Nas décadas seguintes, O POVO registrou o crescimento da devoção, a reverência, as peregrinações, o mito e as polêmicas em torno da mais influente personalidade popular cearense.
Os trechos entre aspas estão grafados conforme grafia e acentuação da época
“Sou contrário à política dos empréstimos no estrangeiro e à concessão de terras a perigosos elementos de outros países, sobretudo aos yankees”“(O comunismo) foi fundado pelo demônio”
Pedido de revisão das unições foi feito em 2006
No último domingo, O POVO antecipou com exclusividade a informação sobre a reconciliação de Padre Cícero. A mensagem enviada pelo papa Francisco foi lida na catedral do Crato pelo bispo da diocese, dom Fernando Panico. O anúncio ocorreu durante a missa de celebração do Jubileu da Misericórdia e Abertura da Porta Santa, no Cariri cearense. 

A reabertura do processo de reabilitação do sacerdote foi feito por dom Panico, em 2006, quando o papa Bento XVI ainda comandava a Igreja Católica.

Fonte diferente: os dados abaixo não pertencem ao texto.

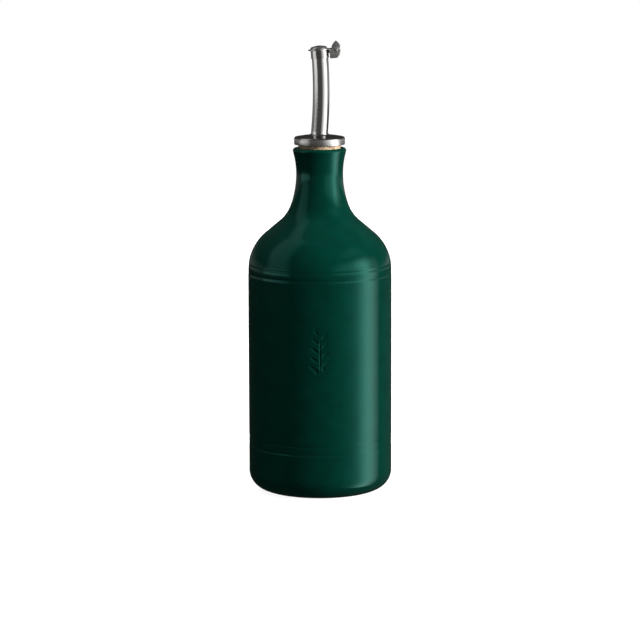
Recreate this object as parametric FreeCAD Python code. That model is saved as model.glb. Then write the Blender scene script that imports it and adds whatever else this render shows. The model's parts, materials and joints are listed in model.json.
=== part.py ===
import FreeCAD, Part
from math import acos, asin, atan, atan2, cos, degrees, hypot, radians, sin, sqrt, tan
import os

# Oil cruet: a glazed stoneware bottle, a tapered cork, and a steel pourer whose flap
# closes the spout by its own weight. Millimetres. The bottle's axis is Z, the foot ring
# stands on z = 0, and the flap's free end points to -X, the side that pours.

# Bottle
BOTTLE_HEIGHT = 179.8
BODY_RADIUS = 37.5
BODY_WALL = 4.8
FLOOR_THICKNESS = 5.0
INNER_FLOOR_FILLET = 7.0
SHOULDER_RADIUS = 25.1
SHOULDER_ANGLE = 49.9
NECK_RADIUS = 12.2
NECK_DROP = 13.6
NECK_ARC_RADIUS = 46.3
NECK_ARC_ANGLE = 21.1
NECK_ROOT_RADIUS = 18.9
INNER_ROOT_RADIUS = 23.0
LIP_WALL = 2.65
FOOT_INSET = 7.9
FOOT_ROUND_HEIGHT = 9.8
FOOT_RING_WIDTH = 4.2
FOOT_RECESS = 1.6
FOOT_RECESS_FILLET = 1.2

# Turned bands: two pairs of fine grooves with a slightly sunk land between them
BAND_HEIGHTS = (26.2, 116.7)
BAND_SPACING = 4.7
BAND_SINK = 0.18
GROOVE_TOOL_RADIUS = 0.8
GROOVE_DEPTH = 0.3

# Cork
CORK_RADIUS = 11.25
CORK_BOTTOM_RADIUS = 9.7
CORK_LENGTH = 27.3
CORK_SHOWING = 1.7
CORK_CHAMFER = 0.6
CORK_GAP = 0.05

# Pourer cap: a pressed steel disc with a turned-down skirt
CAP_OVERHANG = 1.95
CAP_HEIGHT = 4.0
CAP_SHEET = 0.7
CAP_CORNER = 0.9
CAP_CROWN = 0.75
CAP_HUB_WALL = 0.35
CAP_HUB_RISE = 0.9
CAP_HUB_FILLET = 0.8

# Spout tube: straight through the cork, then gently bowed towards +X
TUBE_FOOT_RADIUS = 4.4
TUBE_TIP_RADIUS = 4.25
TUBE_WALL = 0.6
TUBE_LEAD_RADIUS = 18.0
TUBE_HEIGHT = 44.8
TUBE_BOW_RISE = 0.87
TUBE_BELOW_CORK = 1.5
TUBE_GAP = 0.02

# Collar and hinge bracket at the tip of the tube
COLLAR_SHEET = 0.3
COLLAR_GAP = 0.06
COLLAR_HEIGHT = 3.9
COLLAR_DROP = 0.3
BRACKET_GAP = 0.5
BRACKET_DEPTH = 4.65
BRACKET_TOP_DROP = 0.3
BRACKET_BRIDGE = 1.5
BRACKET_HEEL_RADIUS = 4.2
EAR_THICKNESS = 1.1
EAR_TOP_RADIUS = 1.5
EAR_BACK = 2.3

# Hinge pin
PIN_RADIUS = 0.6
PIN_OFFSET = 8.6
PIN_DROP = 0.2
PIN_HEAD_RADIUS = 0.95
PIN_HEAD_TOP_RADIUS = 0.57
PIN_HEAD_HEIGHT = 0.4
PIN_SEAT_GAP = 0.01
PIN_RUNNING_GAP = 0.05

# Flap: a pressed dome with a strap, and a cast thumb lever on the strap
FLAP_RADIUS = 5.5
FLAP_OFFSET = -0.3
FLAP_SHEET = 0.55
FLAP_DOME_RADIUS = 4.4
FLAP_DOME_HEIGHT = 1.8
FLAP_SHOULDER_RADIUS = 1.4
FLAP_SEAT_GAP = 0.05
STRAP_WIDTH = 2.6
STRAP_END_GAP = 0.02
LEVER_WIDTH = 3.0
LEVER_SIDE_PLAY = 0.15
KNUCKLE_RADIUS = 1.15
LEVER_TIP_HEIGHT = 4.3
LEVER_TIP_LEAN = 0.25
LEVER_TIP_ROUND = 0.45
LEVER_FRONT = 2.3
LEVER_BACK = 2.4
LEVER_BACK_HEIGHT = 1.1
LEVER_EDGE_ROUND = 0.35
FLAP_OPEN_ANGLE = 95.0
FLAP_STOP_GAP = 0.1
KNUCKLE_FRONT_GAP = 0.3

# Cutters run at least this far past what they cut
CUT_PAST = 20.0

V = FreeCAD.Vector
Z = V(0, 0, 1)
Y = V(0, 1, 0)


def at(r, z):
    """Point of a half section, in the XZ plane."""
    return V(r, 0, z)


def line(a, b):
    return Part.LineSegment(a, b).toShape()


def arc(centre, radius, start, end):
    """Arc in the XZ plane between two angles in degrees, measured from +X towards +Z."""
    def point(angle):
        return centre + V(radius * cos(radians(angle)), 0, radius * sin(radians(angle)))
    return Part.Arc(point(start), point((start + end) / 2), point(end)).toShape()


def ends(edge):
    return edge.valueAt(edge.FirstParameter), edge.valueAt(edge.LastParameter)


def turned_round(edge):
    """The same arc, run from its other end."""
    first, last = ends(edge)
    middle = edge.valueAt((edge.FirstParameter + edge.LastParameter) / 2)
    return Part.Arc(last, middle, first).toShape()


def joined(curves):
    """Wire through the curves in order, with straight lines where two do not meet."""
    edges = []
    for index, curve in enumerate(curves):
        edges.append(curve)
        here = ends(curve)[1]
        there = ends(curves[(index + 1) % len(curves)])[0]
        if here.distanceToPoint(there) > 1e-6:
            edges.append(line(here, there))
    return Part.Wire(edges)


def revolved(curves):
    solid = Part.Face(joined(curves)).revolve(V(0, 0, 0), Z, 360)
    return solid.removeSplitter()


def extruded_in_y(wire, width):
    """Plate of this outline, centred on the XZ plane."""
    face = Part.Face(wire)
    face.translate(V(0, -width / 2, 0))
    return face.extrude(V(0, width, 0))


def rod_in_y(radius, width, x, z):
    return Part.makeCylinder(radius, width, V(x, -width / 2, z), Y)


def save(shape, node):
    solids = shape.Solids
    if len(solids) != 1 or not shape.isValid():
        raise ValueError(node + " is not one valid solid")
    solids[0].exportStep("parts/" + node + ".step")
    print(node, "volume", round(solids[0].Volume, 2))


# ---------------------------------------------------------------- derived sizes
lip_radius = CORK_RADIUS + LIP_WALL
cap_radius = CORK_RADIUS + CAP_OVERHANG
cap_low = BOTTLE_HEIGHT + CORK_SHOWING
cap_top = cap_low + CAP_HEIGHT
cork_top = cap_top - CAP_SHEET - CORK_GAP
cork_bottom = cork_top - CORK_LENGTH
cork_taper = (CORK_RADIUS - CORK_BOTTOM_RADIUS) / CORK_LENGTH
waist_z = BOTTLE_HEIGHT - NECK_DROP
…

Padre Cícero, após os desdobramentos do suposto “Milagre da Hóstia” (1889), morreu suspenso de ordens.

Foi proibido de conceder a eucaristia, de batizar e casar fiéis. A interdição, no entanto, não teve importância para os romeiros que, atraídos pelas noticias de milagres em Juazeiro do Norte, passaram a peregrinar para a cidade do interior do Ceará.

No dia 30/5/2006, dom Fernando entregou ao cardeal Josef Willian Levado, prefeito da Congregação para a Doutrina da Fé, no Vaticano, 16 páginas de defesa para a reabertura do processo. O bispo do Crato foi para Roma com uma comitiva de fiéis e um documento assinado por 270 bispos, que atuam no Brasil, referendando o pedido de reabilitação do sacerdote que também foi chefe político no Cariri.

Após ser punido pelo Vaticano em 1892, Padre Cícero chegou a se mudar para o município pernambucano de Salgueiro. Obrigado a se distanciar da polêmica e do furor que se instalou em Juazeiro do Norte. Foi, então, que resolveu ir ao Papa Leão XIII. Dessa viagem, ficou em Roma por oito meses e, após ser julgado, recebeu autorização para voltar para Juazeiro. Mas sem permissão para exercer o sacerdócio.